Ce n’est pas pour rien que Lacan nous parle de procès p 19, avec un « je pense » qui vise à faire sortir : « un statut sans préjugé comme sans infatuation à mon existence ». 

Que la dimension volontaire du jugement p 17, est une mise en garde dans ce qui apparaît dans l’énoncé comme un concept, un égarement de la vérité p 18, où la science moderne succède à la renaissance et fait suite à la « seconde mort des Dieux ». 

Aussi, à celui qui dit « je suis d’une franchise absolue » selon l’exemple de Lacan p 15, l’énonciation inclut tout un cortège de vérités provisoires, de croyances qui s’énoncent sur un pari qui masque le dessous des cartes. 

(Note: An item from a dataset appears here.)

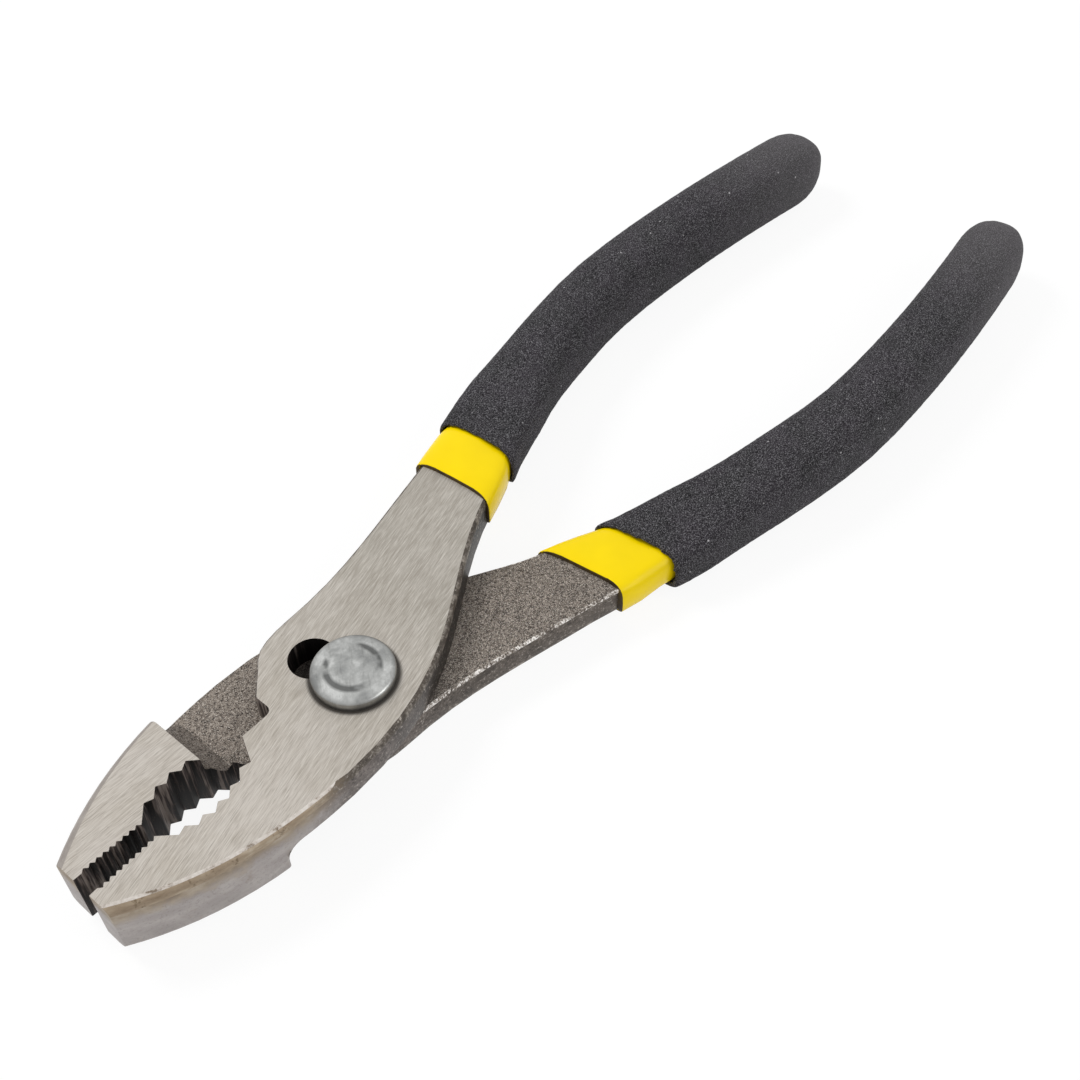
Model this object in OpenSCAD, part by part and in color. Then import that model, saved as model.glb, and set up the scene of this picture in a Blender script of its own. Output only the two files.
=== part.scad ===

Le « Je » dit juste qu’il s’identifie à quelque chose qui s’appelle « franchise », non pas aux identifications constitutives du sujet de l’inconscient… 

La psychanalyse est faite pour dire, autre chose que ces notations proprement imaginaires. 

Pour revenir à notre introduction, notre sujet et notre titre, c’est à dire l’identification, il me semble important avec cette première leçon de différencier le sujet de l’inconscient, qui est pur vérité, constitué d’identifications multiples dont il nous reste encore à cerner ce dont il s’agit, et l’humain en tant que concept dont le sujet peut être la philosophie, la science, le droit …et bien autre chose encore. 

En d’autres termes, quand je vais voir un philosophe, un scientifique, un avocat … 

Je suis ce qui est « identifié » comme tel, assigné à un signifiant et à sa fonction, c’est à dire dans cet exemple ; un concept, une formule ou encore une victime à défendre … 

Quand je vais voir un psychanalyste, bien évidemment je m’identifie à la psychanalyse et à ses représentations imaginaires, mais le vrai sujet, le seul en analyse, c’est moi (en tant que sujet de l’inconscient). 

Et au jeu des identifications, nous retrouvons l’axe pivot qu’est le transfert. 

Lacan termine cette leçon 1, en évoquant la fonction du signifiant, notamment dans la scansion, au travers non pas de la chronologie, mais de la répétition de quelque chose dans la chronologie, qui saute ou déraille dans le spéculatif de l’obsession, faisant du névrosé obsessionnel un penseur.